▶ SUPPLIED RECORDS:

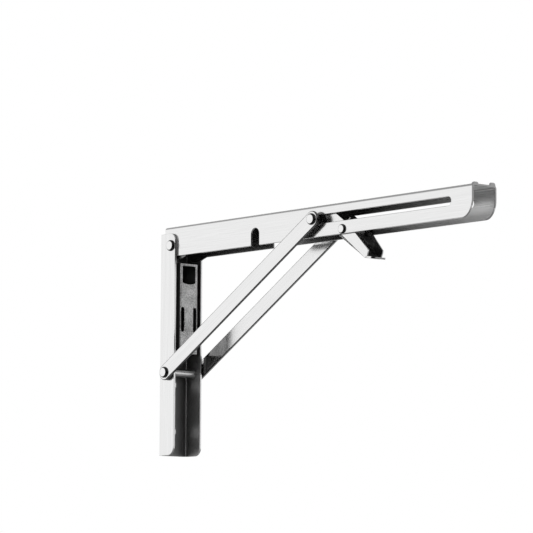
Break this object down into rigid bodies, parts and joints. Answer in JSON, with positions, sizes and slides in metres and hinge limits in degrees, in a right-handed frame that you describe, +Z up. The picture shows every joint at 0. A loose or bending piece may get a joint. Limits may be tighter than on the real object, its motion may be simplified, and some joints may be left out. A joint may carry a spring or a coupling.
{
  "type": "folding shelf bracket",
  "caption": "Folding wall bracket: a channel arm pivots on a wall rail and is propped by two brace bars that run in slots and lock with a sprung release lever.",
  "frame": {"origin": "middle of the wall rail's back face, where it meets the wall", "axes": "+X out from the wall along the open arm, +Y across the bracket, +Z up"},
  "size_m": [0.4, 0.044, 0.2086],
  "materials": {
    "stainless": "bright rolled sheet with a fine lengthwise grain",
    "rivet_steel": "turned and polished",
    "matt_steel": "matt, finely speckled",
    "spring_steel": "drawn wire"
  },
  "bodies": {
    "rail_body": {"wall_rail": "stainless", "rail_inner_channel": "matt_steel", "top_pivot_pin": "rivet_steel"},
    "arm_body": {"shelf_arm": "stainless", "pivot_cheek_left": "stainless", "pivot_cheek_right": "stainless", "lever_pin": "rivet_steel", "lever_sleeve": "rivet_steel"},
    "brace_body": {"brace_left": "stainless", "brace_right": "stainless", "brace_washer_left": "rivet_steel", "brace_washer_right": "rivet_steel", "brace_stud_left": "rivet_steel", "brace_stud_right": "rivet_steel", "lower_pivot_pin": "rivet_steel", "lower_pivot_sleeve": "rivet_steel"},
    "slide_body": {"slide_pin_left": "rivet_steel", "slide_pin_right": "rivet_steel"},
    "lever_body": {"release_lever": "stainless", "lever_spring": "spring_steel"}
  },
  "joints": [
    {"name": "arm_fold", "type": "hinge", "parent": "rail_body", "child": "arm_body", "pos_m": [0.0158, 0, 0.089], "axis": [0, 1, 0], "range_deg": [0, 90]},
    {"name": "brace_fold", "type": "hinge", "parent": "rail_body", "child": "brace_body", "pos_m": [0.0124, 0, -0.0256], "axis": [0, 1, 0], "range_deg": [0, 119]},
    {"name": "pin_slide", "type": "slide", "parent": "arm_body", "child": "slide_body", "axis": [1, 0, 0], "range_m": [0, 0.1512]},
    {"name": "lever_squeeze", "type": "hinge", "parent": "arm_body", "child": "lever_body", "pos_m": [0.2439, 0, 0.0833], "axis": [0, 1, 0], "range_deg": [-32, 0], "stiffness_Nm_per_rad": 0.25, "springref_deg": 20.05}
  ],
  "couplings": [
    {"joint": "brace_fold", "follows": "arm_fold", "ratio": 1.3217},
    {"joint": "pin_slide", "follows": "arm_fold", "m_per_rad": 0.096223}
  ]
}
---
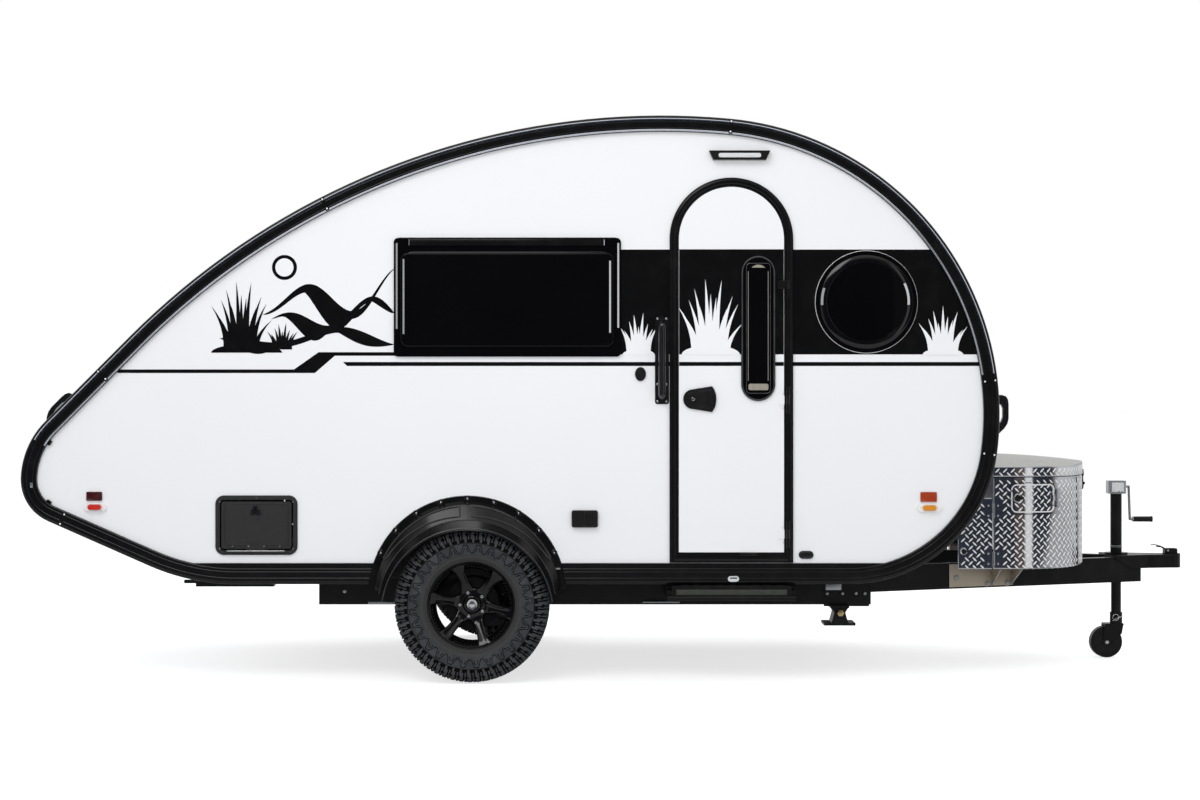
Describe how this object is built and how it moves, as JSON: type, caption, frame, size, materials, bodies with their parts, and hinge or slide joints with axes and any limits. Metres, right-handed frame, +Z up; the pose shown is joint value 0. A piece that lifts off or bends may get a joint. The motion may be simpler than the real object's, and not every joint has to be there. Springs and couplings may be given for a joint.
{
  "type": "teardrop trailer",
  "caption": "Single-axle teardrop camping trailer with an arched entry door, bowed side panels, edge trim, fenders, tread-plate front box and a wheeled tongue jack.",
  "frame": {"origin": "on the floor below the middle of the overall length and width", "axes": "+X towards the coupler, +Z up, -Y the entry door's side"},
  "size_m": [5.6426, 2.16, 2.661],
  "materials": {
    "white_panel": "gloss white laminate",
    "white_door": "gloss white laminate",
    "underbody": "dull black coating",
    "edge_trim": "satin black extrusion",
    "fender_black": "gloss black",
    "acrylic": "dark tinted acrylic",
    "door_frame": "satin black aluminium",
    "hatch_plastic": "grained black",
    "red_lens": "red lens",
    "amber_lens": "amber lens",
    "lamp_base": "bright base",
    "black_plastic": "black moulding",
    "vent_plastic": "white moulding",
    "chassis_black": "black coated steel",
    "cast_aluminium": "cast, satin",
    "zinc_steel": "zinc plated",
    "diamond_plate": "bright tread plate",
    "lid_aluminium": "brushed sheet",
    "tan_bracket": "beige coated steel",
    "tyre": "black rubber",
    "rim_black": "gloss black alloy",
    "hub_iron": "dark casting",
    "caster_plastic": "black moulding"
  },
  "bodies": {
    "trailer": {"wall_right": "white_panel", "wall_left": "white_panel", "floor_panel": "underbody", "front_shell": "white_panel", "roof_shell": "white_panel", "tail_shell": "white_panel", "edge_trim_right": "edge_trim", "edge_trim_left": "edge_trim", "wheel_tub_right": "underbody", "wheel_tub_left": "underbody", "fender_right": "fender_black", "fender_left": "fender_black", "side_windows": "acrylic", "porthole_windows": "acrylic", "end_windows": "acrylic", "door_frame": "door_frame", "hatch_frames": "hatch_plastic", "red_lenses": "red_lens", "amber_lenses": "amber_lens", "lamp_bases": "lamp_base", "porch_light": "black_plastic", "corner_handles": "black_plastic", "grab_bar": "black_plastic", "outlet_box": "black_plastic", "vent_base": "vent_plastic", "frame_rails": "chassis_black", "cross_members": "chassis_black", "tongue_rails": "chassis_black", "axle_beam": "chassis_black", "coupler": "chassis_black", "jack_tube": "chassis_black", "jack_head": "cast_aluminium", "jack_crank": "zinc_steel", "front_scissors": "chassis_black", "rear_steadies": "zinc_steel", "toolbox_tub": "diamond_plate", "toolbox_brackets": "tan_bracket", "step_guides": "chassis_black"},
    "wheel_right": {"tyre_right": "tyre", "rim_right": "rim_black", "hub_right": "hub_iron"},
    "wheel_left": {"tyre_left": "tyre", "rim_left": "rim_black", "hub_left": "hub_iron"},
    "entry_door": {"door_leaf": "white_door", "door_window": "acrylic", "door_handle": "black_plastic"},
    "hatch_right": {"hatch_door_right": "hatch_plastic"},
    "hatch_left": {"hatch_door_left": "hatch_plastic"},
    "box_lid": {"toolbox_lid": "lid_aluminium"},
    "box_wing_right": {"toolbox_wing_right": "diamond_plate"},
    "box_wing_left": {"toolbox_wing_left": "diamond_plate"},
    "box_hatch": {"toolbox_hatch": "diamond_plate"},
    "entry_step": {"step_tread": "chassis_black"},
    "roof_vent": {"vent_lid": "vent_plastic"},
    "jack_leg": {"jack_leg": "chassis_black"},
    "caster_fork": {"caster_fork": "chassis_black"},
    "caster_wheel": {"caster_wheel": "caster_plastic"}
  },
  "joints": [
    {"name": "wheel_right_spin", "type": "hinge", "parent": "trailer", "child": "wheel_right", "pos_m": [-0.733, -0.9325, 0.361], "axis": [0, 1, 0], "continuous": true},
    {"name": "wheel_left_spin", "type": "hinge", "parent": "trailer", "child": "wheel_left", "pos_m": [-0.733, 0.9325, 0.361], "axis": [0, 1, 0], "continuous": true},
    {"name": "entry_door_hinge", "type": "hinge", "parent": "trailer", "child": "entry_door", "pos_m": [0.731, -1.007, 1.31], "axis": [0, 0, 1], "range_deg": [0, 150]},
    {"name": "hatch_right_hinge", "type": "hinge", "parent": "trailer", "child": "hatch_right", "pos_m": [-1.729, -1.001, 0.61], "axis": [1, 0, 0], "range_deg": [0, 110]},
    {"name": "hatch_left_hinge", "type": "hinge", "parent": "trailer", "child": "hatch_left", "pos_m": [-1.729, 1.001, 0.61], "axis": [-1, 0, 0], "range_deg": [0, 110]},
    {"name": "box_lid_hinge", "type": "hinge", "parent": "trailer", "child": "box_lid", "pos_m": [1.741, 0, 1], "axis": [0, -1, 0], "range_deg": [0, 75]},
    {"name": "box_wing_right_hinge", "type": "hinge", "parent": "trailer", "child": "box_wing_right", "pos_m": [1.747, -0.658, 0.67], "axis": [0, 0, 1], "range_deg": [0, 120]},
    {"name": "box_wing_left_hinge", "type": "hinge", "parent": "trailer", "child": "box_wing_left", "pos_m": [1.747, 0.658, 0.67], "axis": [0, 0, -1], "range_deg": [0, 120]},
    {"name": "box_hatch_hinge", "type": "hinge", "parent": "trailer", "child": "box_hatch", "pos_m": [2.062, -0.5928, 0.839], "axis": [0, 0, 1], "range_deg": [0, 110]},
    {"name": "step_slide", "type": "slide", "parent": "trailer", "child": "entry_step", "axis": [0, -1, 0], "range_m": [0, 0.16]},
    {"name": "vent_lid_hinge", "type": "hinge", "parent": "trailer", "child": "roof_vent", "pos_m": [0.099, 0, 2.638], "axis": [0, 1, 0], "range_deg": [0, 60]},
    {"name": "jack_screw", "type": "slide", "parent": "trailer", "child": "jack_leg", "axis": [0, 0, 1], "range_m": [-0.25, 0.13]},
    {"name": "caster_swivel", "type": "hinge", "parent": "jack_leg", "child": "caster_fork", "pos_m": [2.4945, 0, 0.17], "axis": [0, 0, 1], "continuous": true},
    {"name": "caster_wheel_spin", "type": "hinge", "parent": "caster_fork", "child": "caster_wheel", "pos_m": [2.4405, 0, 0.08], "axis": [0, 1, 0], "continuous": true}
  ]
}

▶ STATED PROBLEM: Return every line of the preceding records in which the word "axes" appears.

▶ EXERCISE RESULT:
  "frame": {"origin": "middle of the wall rail's back face, where it meets the wall", "axes": "+X out from the wall along the open arm, +Y across the bracket, +Z up"},
Describe how this object is built and how it moves, as JSON: type, caption, frame, size, materials, bodies with their parts, and hinge or slide joints with axes and any limits. Metres, right-handed frame, +Z up; the pose shown is joint value 0. A piece that lifts off or bends may get a joint. The motion may be simpler than the real object's, and not every joint has to be there. Springs and couplings may be given for a joint.
  "frame": {"origin": "on the floor below the middle of the overall length and width", "axes": "+X towards the coupler, +Z up, -Y the entry door's side"},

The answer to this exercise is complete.